Perşembe, Haziran 07, 2007

Ganim Osman Alman Medyasinda



Almanya ve Avrupa Bilmelidir

Irak'taki son gelişmeleri değerlendirmek, Kerkük'te referandumun iptal edilmesi gerektiğini, 140 maddenin Irak’ı bölmek ve adım adım iç savaşa süreklemsi, Türkmenlerin ve Irak Türkmen Cephesi Sn. Dr. Sadettin Ergeç başkanlığında Irak’ın Toprak bütünlüğü için şimdiye kader yaptıkları mücadeleyi, Türkiye’nin PKK ile ilgili kuzey Irak sınır ötesi Askeri hareketinin hassasiyeti ve ABD göçlerinin Erbil, Sülaymanya ve Duhuk’un güvenliğini Kuzey Irak Bölge yönetimine devir etmesi ne anlama geldiğini, Alman kamuoyuna açık ve şeffaf bir şekilde ileterek Berlin’de uydu üzerinde yayın yapan Alman-Türk TD1 TV.nin Basın Gündemi’ne konuk olan Irak Türkmen Cephesi Berlin Temsilcisi Ganim Authman Gazetecilerin sorularına açıklık getirdi. Irak'ın toprak bütünlüğü için, istikrarlı, demokrasi temellere dayalı, barışçı ve her kesin eşit haklara sahip olması gereği BM ve Türkiye'nin gözlemciliğinde ülke genelinde sağlıklı bir sayım yapılması gerekmektedir, bu gözlemciliğe Almanya ve Avrupa ülkeleri de katılmaları gerekmektedir.
Authman, bir soruyu cevaplandırarak, ABD Irak'ı 2003 yılında işgal ederken ülkeye demokrasi ve insan hakları getireceklerini söylemişlerdi. Irak Türkmenlerinin insan hakları konusunda 2003 yılında gelen ABD ve ihtilaf kuvvetlerinden bir beklentisi olmuştur. ancak bu beklentilerin bugüne kadar yerine getirildiğini görmedik. Irak'ta binlerce insan öldürüldü ve insan hakları çiğnendi bunlara Türkmenlerde dahil olmuştur.

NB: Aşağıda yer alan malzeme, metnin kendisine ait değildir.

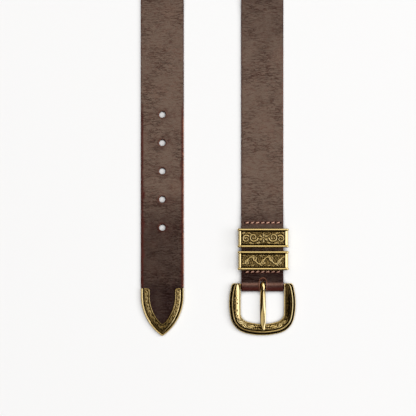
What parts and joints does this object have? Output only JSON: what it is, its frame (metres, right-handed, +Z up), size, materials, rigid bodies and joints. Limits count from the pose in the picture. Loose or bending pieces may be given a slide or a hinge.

Dünya İnsan Hakları Savunusu lider ülke olan Almanya, ve Avrupa ülkelerini buradan göreve davet ediyorum.
Ayrı bir soru Kerkük referandumun 2008 yılına ertelenmesi ile ilgili Authman’ın açıklamaları şöyle.140 Madde gereği önce Kerkük’te normalleştirme sonra sayım ondan sonra referandum yapılmasını ön görüyor, ama ne yazık ki görüyoruz ki Kerkük'te normalleştirme değil, bir anormalleştirme süreci söz konusu oluyor. Biz normalleştirme sürecinin doğru bir biçimde, tarafsız devletler, Birleşmiş milletler nezdinde devam etmesini, kesintiye uğramamasın öneriyoruz. Kerkük'te bize ait olan tüm dokümanlar iki defa yağmalandı, birisi 1991'de, Irak Kuweyet savaşı sırasında diğeri bu tarihte olandan çok daha ağır bir biçimde 2003 yılında Peşmergelerin Kerkük’e girmesiyle oldu. Bu nedenle biz ortalıkta ne kadar sayı telaffuz ediliyorsa hepsinin yanlış olduğunu ifade ediyoruz. Yanlış sayıların da doğru toplaması olsa bile neticede yanlışlıklar doğacaktır. Biz bu yanlışlıkları reddediyoruz, sonunda da referanduma gidilmemesini istiyoruz ozaman doğru bir referandumun olacağına da inanıyoruz.
Basın Gündemi programı yaklaşık iki saat devam etmiştir.